Last fall, Burger purchased the Lantana Boatyard in Lantana, Florida, south of Ft. Lauderdale, where it plans eventually to move its headquarters. Until this new purchase - the first major business move since Burger began building boats in 1863 - production had been limited to four or five boats a year at its Manitowoc, Wisconsin facility. Manitowoc had presented several problems. Yacht deliveries could be made only during the four months when there wasn't ice in the rivers. Yachts with a clearance over 20 feet had to traverse the long St. Lawrence Seaway or have special hinges installed on anything over that height to go under bridges.

The 12-acre Lantana facility will give Burger the capacity to build three to seven more yachts per year of unlimited length.
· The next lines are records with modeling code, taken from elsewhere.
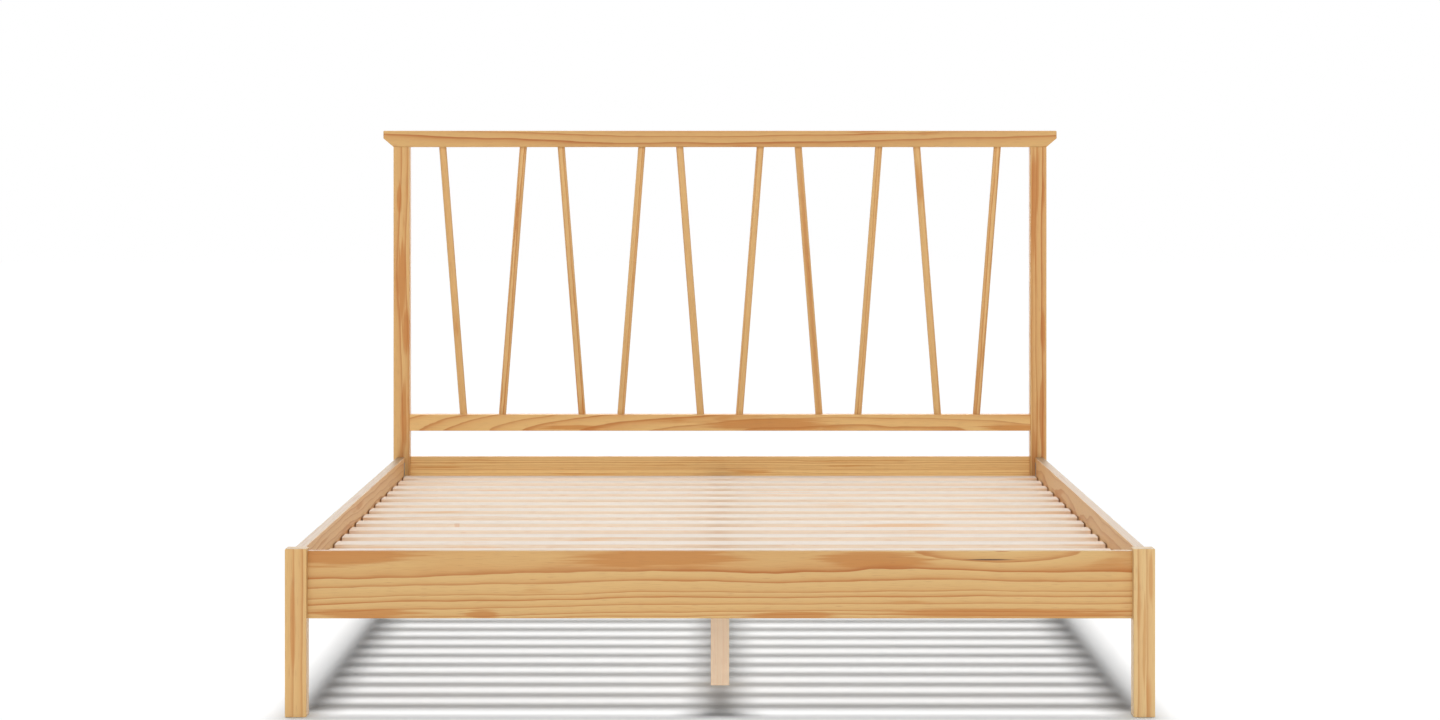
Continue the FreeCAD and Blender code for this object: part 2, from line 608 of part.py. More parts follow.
def make_hook_bracket(side, end):
    """A steel angle: a leaf let into the side rail, a flange with two hooks on the rail's end."""
    body = new_body(f"hook_bracket_{end_names[end]}_{side_names[side]}")
    plate = "Dims.plate_thickness"
    leaf_x = f"{side} * ({well_half} + {plate} / 2)"
    place = (f"{end} * {leaf_y}", leaf_z, leaf_x)
    block(body, "Pad", "leaf", "X", plate, "Dims.leaf_length", "Dims.leaf_height", *place)
    flange_width = "(Dims.rail_thickness - Dims.flange_margin)"
    flange_x = f"{side} * ({well_half} + {flange_width} / 2)"
    place = (flange_x, leaf_z, f"{end} * ({post_face} - {plate} / 2)")
    block(body, "Pad", "flange", "Y", plate, flange_width, "Dims.leaf_height", *place)
    neck_length = f"({plate} + Dims.hook_play + Dims.hook_nose)"
    neck_y = f"{end} * ({post_face} + {neck_length} / 2)"
    nose_y = f"{end} * ({post_face} + {neck_length} - Dims.hook_nose / 2)"
    nose_height = "(Dims.hook_neck + Dims.hook_drop)"
    rail_middle = f"{side} * {side_rail_x}"
    for number, rise in enumerate(hook_rises(), 1):
        size = (plate, neck_length, "Dims.hook_neck")
        block(body, "Pad", f"neck_{number}", "X", *size, neck_y, rise, rail_middle)
        size = (plate, "Dims.hook_nose", nose_height)
        nose_z = f"{rise} - Dims.hook_drop / 2"
        block(body, "Pad", f"nose_{number}", "X", *size, nose_y, nose_z, rail_middle)
    centres = [(f"{end} * {leaf_y}", f"{leaf_z} + {row} * Dims.leaf_screw_pitch") for row in (-1, 0, 1)]
    bores(body, "screw_holes", "X", "Dims.plate_screw_diameter", plate, centres, leaf_x)
    screw = ("Dims.plate_screw_diameter", "Dims.plate_screw_head")
    face = f"{side} * {well_half}"
    way = FreeCAD.Vector(side, 0, 0)
    for number, (y, z) in enumerate(centres, 1):
        countersink(body, f"head_seat_{number}", way, (face, y, z), *screw)


def make_slot_plate(side, end):
    """A flat plate let in flush behind the rail's end; the hooks drop into its slots."""
    y = f"{end} * ({post_face} + Dims.plate_thickness / 2)"
    label = f"slot_plate_{end_names[end]}_{side_names[side]}"
    body = new_body(label, f"{side} * {side_rail_x}", y, leaf_z)
    plate = "Dims.plate_thickness"
    block(body, "Pad", "plate", "Y", plate, "Dims.slot_plate_width", "Dims.slot_plate_height")
    slot_width = f"({plate} + 2 * Dims.slot_side_gap)"
    slot_height = "(Dims.hook_neck + Dims.hook_drop + Dims.slot_play)"
    slots = new_sketch(body, "slot_outlines", "Y", "0")
    for rise in hook_rises():
        slot_z = f"{rise} - Dims.hook_neck / 2 + {slot_height} / 2 - {leaf_z}"
        draw_rectangle(slots, slot_width, slot_height, "0", slot_z)
    extrude(body, "Pocket", "slots", slots, plate)
    centres = [("0", f"{way} * {slot_screw_rise}") for way in (-1, 1)]
    bores(body, "screw_holes", "Y", "Dims.plate_screw_diameter", plate, centres, "0")
    screw = ("Dims.plate_screw_diameter", "Dims.plate_screw_head")
    face = f"{-end} * {plate} / 2"
    way = FreeCAD.Vector(0, end, 0)
    for number, (x, z) in enumerate(centres, 1):
        countersink(body, f"head_seat_{number}", way, (x, face, z), *screw)


# Dowels, screws, studs and staples: one group for each kind.


def rod(name, place, direction, diameter, length):
    cylinder = doc.addObject("Part::Cylinder", name)
    cylinder.Placement.Rotation = FreeCAD.Rotation(direction_of["Z"], direction)
    set_place(cylinder, *place)
    cylinder.setExpression("Radius", f"{diameter} / 2")
    cylinder.setExpression("Height", length)
    return cylinder


def screw(name, place, direction, diameter, head_diameter, length):
    """A countersunk screw; its place is the middle of its head's flat face."""
    shank = rod(f"{name}_shank", place, direction, diameter, length)
    cone = doc.addObject("Part::Cone", f"{name}_head")
    cone.Placement.Rotation = FreeCAD.Rotation(direction_of["Z"], direction)
    set_place(cone, *place)
    cone.setExpression("Radius1", f"{head_diameter} / 2")
    cone.setExpression("Radius2", f"{diameter} / 2")
    cone.setExpression("Height", f"({head_diameter} - {diameter}) / 2")
    whole = doc.addObject("Part::Fuse", name)
    whole.Base = cone
    whole.Tool = shank
    return whole


def wire_bar(name, place, sizes):
    """A straight stretch of staple wire, centred on its place."""
    bar = doc.addObject("Part::Box", name)
    for side_name, size in zip(("Length", "Width", "Height"), sizes):
        bar.setExpression(side_name, size)
    set_place(bar, *[f"{middle} - ({size}) / 2" for middle, size in zip(place, sizes)])
    return bar


def group(label, pieces):
    compound = doc.addObject("Part::Compound", label)
    compound.Label = label
    compound.Links = pieces
    sub_parts.append(compound)


def make_rail_dowels():
    rows = [(end_rail_y[end], f"{rail_z} + {rise}") for end in (foot, head) for rise in end_rail_rises]
    rows += [(post_y, f"{mid_rail_z} + {rise}") for rise in mid_rail_rises]
    length = "Dims.dowel_in_post + Dims.dowel_in_rail"
    dowels = []
    for side in (left, right):
        start = f"{side} * ({post_inner} + Dims.dowel_in_post)"
        way = FreeCAD.Vector(-side, 0, 0)
        for y, z in rows:
            name = f"rail_dowel_{len(dowels) + 1}"
            dowels.append(rod(name, (start, y, z), way, "Dims.dowel_diameter", length))
    group("rail_dowels", dowels)


def make_cap_dowels():
    start = f"{cap_under} - Dims.cap_dowel_depth"
    length = "2 * Dims.cap_dowel_depth"
    dowels = []
    for side in (left, right):
        name = f"cap_dowel_{side_names[side]}"
        place = (f"{side} * {post_x}", post_y, start)
        dowels.append(rod(name, place, direction_of["Z"], "Dims.cap_dowel_diameter", length))
    group("cap_dowels", dowels)


def make_centre_leg_studs():
    start = f"{centre_rail_under} - Dims.stud_in_leg"
    length = "Dims.stud_in_leg + Dims.stud_in_rail"
    studs = []
    for number, y in enumerate(centre_leg_places(), 1):
        place = ("0", y, start)
        studs.append(rod(f"stud_{number}", place, direction_of["Z"], "Dims.stud_diameter", length))
    group("centre_leg_studs", studs)


def make_bracket_screws():
    kind = ("Dims.plate_screw_diameter", "Dims.plate_screw_head", "Dims.leaf_screw_length")
    screws = []
    for side in (left, right):
        x = f"{side} * {well_half}"
        way = FreeCAD.Vector(side, 0, 0)
        for end in (foot, head):
            for row in (-1, 0, 1):
                place = (x, f"{end} * {leaf_y}", f"{leaf_z} + {row} * Dims.leaf_screw_pitch")
                screws.append(screw(f"bracket_screw_{len(screws) + 1}", place, way, *kind))
    group("bracket_screws", screws)


def make_slot_plate_screws():
    kind = ("Dims.plate_screw_diameter", "Dims.plate_screw_head", "Dims.slot_screw_length")
    screws = []
    for side in (left, right):
        for end in (foot, head):
            for row in (-1, 1):
                z = f"{leaf_z} + {row} * {slot_screw_rise}"
                place = (f"{side} * {side_rail_x}", f"{end} * {post_face}", z)
                way = FreeCAD.Vector(0, end, 0)
                screws.append(screw(f"slot_screw_{len(screws) + 1}", place, way, *kind))
    group("slot_plate_screws", screws)


def make_frame_screws():
    """Cleats to side rails, blocks to end rails, centre rail to blocks."""
    places = []
    for side in (left, right):
        x = f"{side} * ({well_half} - Dims.ledger_width)"
        for number in range(int(value("Dims.ledger_screw_count"))):
            y = f"({number} / (Dims.ledger_screw_count - 1) - 1 / 2) * {ledger_screw_run}"
            places.append(((x, y, ledger_z), FreeCAD.Vector(side, 0, 0)))
    for end in (foot, head):
        y = f"{seat_y[end]} - {end} * Dims.seat_depth / 2"
        for side in (left, right):
            x = f"{side} * Dims.seat_screw_pitch / 2"
            places.append(((x, y, seat_z), FreeCAD.Vector(0, end, 0)))
        places.append((("0", seat_y[end], slat_under), -direction_of["Z"]))
    kind = ("Dims.frame_screw_diameter", "Dims.frame_screw_head", "Dims.frame_screw_length")
    screws = []
    for number, (place, way) in enumerate(places, 1):
        screws.append(screw(f"frame_screw_{number}", place, way, *kind))
    group("frame_screws", screws)


def make_tape_staples(slat_count):
    wire = "Dims.staple_wire"
    tape_under = f"({slat_under} - Dims.tape_thickness)"
    crown_z = f"{tape_under} - {wire} / 2"
    leg_height = f"({wire} + Dims.staple_leg)"
    leg_z = f"{tape_under} - {wire} + {leg_height} / 2"
    staples = []
    for number in range(1, slat_count + 1):
        for side in (left, right):
            name = f"staple_{number:02d}_{side_names[side]}"
            x = f"{side} * {tape_x}"
            bars = [wire_bar(f"{name}_crown", (x, slat_y(number), crown_z), ("Dims.staple_crown", wire, wire))]
            for way in (-1, 1):
                place = (f"{x} + {way} * {staple_leg_x}", slat_y(number), leg_z)
                bars.append(wire_bar(f"{name}_leg_{way + 2}", place, (wire, wire, leg_height)))
            staple = doc.addObject("Part::MultiFuse", name)
            staple.Shapes = bars
            staples.append(staple)
    group("tape_staples", staples)


# The whole bed.

pair_count = int(value("Dims.spindle_pairs"))
slat_total = int(value("Dims.slat_count"))

make_cap()
make_mid_rail()
for pair in range(pair_count):
    make_spindle(2 * pair + 1, pair, left)
    make_spindle(2 * pair + 2, pair, right)
make_end_rail("head_end_rail", head)
make_end_rail("foot_rail", foot)
for side in (left, right):
    make_head_post(side)
    make_foot_leg(side)
    make_side_rail(side)
    make_ledger(side)
    make_tape(side)
    for end in (foot, head):
        make_hook_bracket(side, end)
        make_slot_plate(side, end)
make_centre_rail()
for number, y in enumerate(centre_leg_places(), 1):
    make_centre_leg(number, y)
for end in (foot, head):
    make_seat(end)
for number in range(1, slat_total + 1):
    make_slat(number)
make_rail_dowels()
make_cap_dowels()
make_centre_leg_studs()
make_bracket_screws()
make_slot_plate_screws()
make_frame_screws()
make_tape_staples(slat_total)
doc.recompute()

# Nothing is written unless every feature is sound and every hole cuts something.

cutting_kinds = ("PartDesign::Pocket", "PartDesign::SubtractiveCone", "PartDesign::SubtractiveCylinder")
for thing in doc.Objects:
    if "Invalid" in thing.State or "Error" in thing.State:
        raise RuntimeError(f"{thing.Label} failed: {thing.State}")
    if thing.TypeId in cutting_kinds and thing.Shape.Volume >= thing.BaseFeature.Shape.Volume:
        raise RuntimeError(f"{thing.Label} cuts nothing")

for piece in sub_parts:
    if piece.Shape.isNull() or not piece.Shape.isValid():
        raise RuntimeError(f"{piece.Label} has no valid shape")

os.makedirs("parts", exist_ok=True)
for piece in sub_parts:
    piece.Shape.exportStep(f"parts/{piece.Label}.step")

print(len(sub_parts), "sub-parts written")
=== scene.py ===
import math

import bmesh
import bpy
from mathutils import Matrix, Vector


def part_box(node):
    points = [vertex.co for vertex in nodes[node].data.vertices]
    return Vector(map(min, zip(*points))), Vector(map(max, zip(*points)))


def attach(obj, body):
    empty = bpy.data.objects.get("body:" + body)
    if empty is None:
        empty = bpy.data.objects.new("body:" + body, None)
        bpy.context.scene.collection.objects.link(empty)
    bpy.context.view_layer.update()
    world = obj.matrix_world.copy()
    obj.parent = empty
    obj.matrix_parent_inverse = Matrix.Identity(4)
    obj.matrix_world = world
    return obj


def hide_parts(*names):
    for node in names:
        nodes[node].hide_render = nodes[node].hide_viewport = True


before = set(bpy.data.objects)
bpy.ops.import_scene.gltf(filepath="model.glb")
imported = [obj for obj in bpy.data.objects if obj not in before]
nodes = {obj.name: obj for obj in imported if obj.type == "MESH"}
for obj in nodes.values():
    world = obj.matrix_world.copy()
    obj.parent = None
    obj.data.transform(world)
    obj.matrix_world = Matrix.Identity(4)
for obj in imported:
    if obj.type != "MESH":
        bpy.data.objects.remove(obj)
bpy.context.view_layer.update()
print("frame loaded:", len(nodes), "nodes")


# Materials: a number that can be reckoned with, and a sheet of nodes to reckon on.


class Number:
    def __init__(self, finish, socket):
        self.finish = finish
        self.socket = socket

    def __add__(self, other):
        return self.finish.math("ADD", self, other)

    def __sub__(self, other):
        return self.finish.math("SUBTRACT", self, other)

    def __rsub__(self, other):
        return self.finish.math("SUBTRACT", other, self)

    def __mul__(self, other):
        return self.finish.math("MULTIPLY", self, other)

    def __truediv__(self, other):
        return self.finish.math("DIVIDE", self, other)

    def __pow__(self, other):
        return self.finish.math("POWER", self, other)

    __radd__ = __add__
    __rmul__ = __mul__


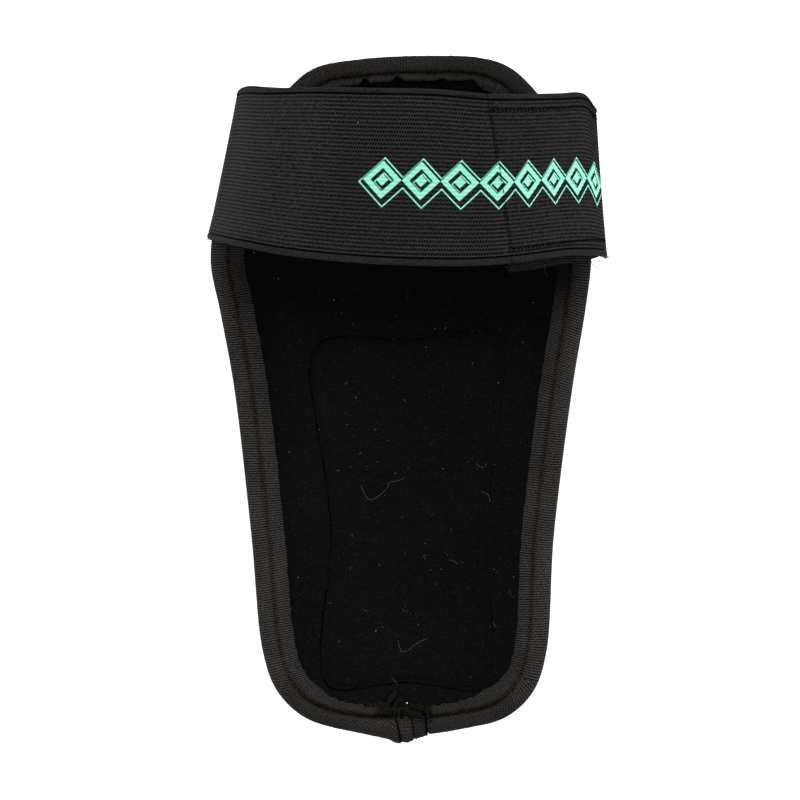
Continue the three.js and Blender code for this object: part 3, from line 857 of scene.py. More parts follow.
def frayed_yarn():
    finish = Finish("frayed_yarn", roughness=0.95, specular=0.03)
    twist = finish.noise(1500, detail=2, seed=15)
    patches = finish.ramp(finish.noise(420, detail=2, seed=18), 0.5, 0.62)
    rust = [c * share for c, share in zip(colours().fray, (1.14, 0.92, 0.86))]
    finish.set("Base Color", finish.mix(patches, finish.tinted(colours().fray, twist * 3.6 - 1.1),
                                        finish.tinted(rust, twist * 3.6 - 1.1)))
    finish.bump(twist, 0.15 * MM, 0.8)
    return finish


def hook_weave():
    finish = Finish("hook_weave", roughness=0.9, specular=0.02)
    u, v = finish.cloth_place()
    row = finish.math("FLOOR", v / (0.95 * MM))
    warp = finish.ramp(finish.sine(u / (1.15 * MM) + row * 0.5), -0.1, 0.9)
    weft = finish.ramp(finish.sine(v / (0.95 * MM) - 0.25), -0.3, 0.7)
    grain = finish.noise(1500, detail=2, seed=14)
    finish.tint(colours().hooks, 0.15 + warp * weft * grain * 7.5 + (grain - 0.4) * 1.2)
    finish.bump(warp * weft + grain * 0.4, 0.3 * MM, 0.9)
    return finish


PRINT_COUNT = 9
PRINT_PITCH = 13 * MM
PRINT_HALF_HEIGHT = 6.6 * MM
PRINT_MIDDLE = 28.9 * MM  # across the strap, from its toe edge
PRINT_START_X = -8.3 * MM
PRINT_STROKE = 1.9 * MM
PRINT_LINE = 0.62 * MM
MIDDLE_COLUMN = int(np.abs(STRAP.sides - 0.5).argmin())
ARCH_TOP = slice(120, 230)  # rows of the strap's grid
PRINT_START = float(np.interp(
    PRINT_START_X, STRAP.points[ARCH_TOP, MIDDLE_COLUMN, 0], STRAP.run[ARCH_TOP]))
LIVELY_START = PRINT_START - 32 * MM  # where the elastic's zigzag shows most
PATCH_LEAN = float(patch_line(1.0) - patch_line(0.0)) / STRAP_WIDTH
LIVELY_END = float(patch_line(0.0))


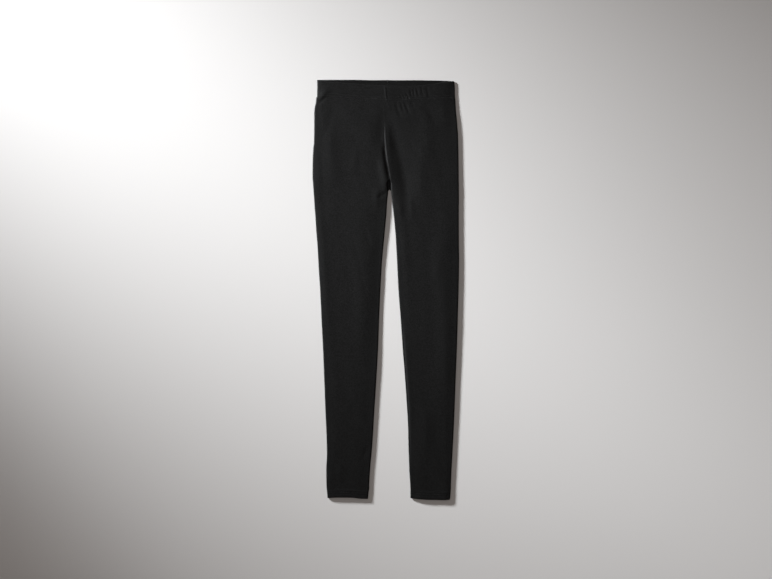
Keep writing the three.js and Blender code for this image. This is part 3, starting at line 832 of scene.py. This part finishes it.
def jersey(name, colour, look, roughness):
    """Cotton and elastane single jersey, dyed black: matt, with a faint bloom of fibre at grazing angles.

    The knit is drawn at its real pitch, so it only shows close to. From afar its uneven stitches show as a
    fine grain, which is drawn as coarse as three stitches to show at all. A slow, slight change of tone
    stands for dye and nap that never lie quite even.
    """
    material, tree, shader = new_material(name)
    where = add_node(tree, "ShaderNodeTexCoord").outputs["Object"]
    patches = {"Vector": where, "Scale": 1000 / DYE_PATCH, "Detail": 3.0}
    slow = add_node(tree, "ShaderNodeTexNoise", inputs=patches).outputs["Fac"]
    specks = {"Vector": where, "Scale": 1000 / GRAIN, "Detail": 2.0, "Roughness": 0.8}
    grain = add_node(tree, "ShaderNodeTexNoise", inputs=specks).outputs["Fac"]
    ramp = add_node(tree, "ShaderNodeValToRGB", inputs={"Fac": slow})
    low, high = ramp.color_ramp.elements
    low.position, high.position = 0.3, 0.7
    low.color = [0.9 * c for c in colour] + [1]
    high.color = [1.1 * c for c in colour] + [1]
    tree.links.new(ramp.outputs["Color"], shader.inputs["Base Color"])
    shine = {"Value": grain, "From Min": 0.3, "From Max": 0.7, "To Min": 0.1, "To Max": 0.28}
    gloss = add_node(tree, "ShaderNodeMapRange", inputs=shine).outputs["Result"]
    tree.links.new(gloss, shader.inputs["Specular IOR Level"])
    bumps = {"Strength": 1.0, "Distance": 0.00025, "Height": grain}
    uneven = add_node(tree, "ShaderNodeBump", inputs=bumps)
    knit = knit_height(tree, look.wale / 1000, look.course / 1000)
    loops = {"Strength": 0.35, "Distance": 0.00012, "Height": knit, "Normal": uneven.outputs["Normal"]}
    bump = add_node(tree, "ShaderNodeBump", inputs=loops)
    tree.links.new(bump.outputs["Normal"], shader.inputs["Normal"])
    shader.inputs["Roughness"].default_value = roughness
    shader.inputs["Sheen Weight"].default_value = 0.01
    shader.inputs["Sheen Roughness"].default_value = 0.5
    return material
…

A 160-footer, which may be the largest aluminum yacht built in the U.S., is now in the design phase.

"We're now interested in a wider segment of the yachting market," says Roy Sea, the company's sales executive. "We will always have our following for our traditional Burger yacht. But I wouldn't be surprised to see us build motorsailers again. And we have proposed very seriously on high-speed motor yachts."

Part of Burger's excellence is due to its craftsmen, people with perfectionist Midwestern attitudes whose families have been in the same business for generations. Keeping those craftsmen will be a major task. Up to a quarter of the 230 employees currently at the Manitowoc yard will be moved to Florida (on a voluntary basis). The rest will be made up of existing employes at Lantana and new hires.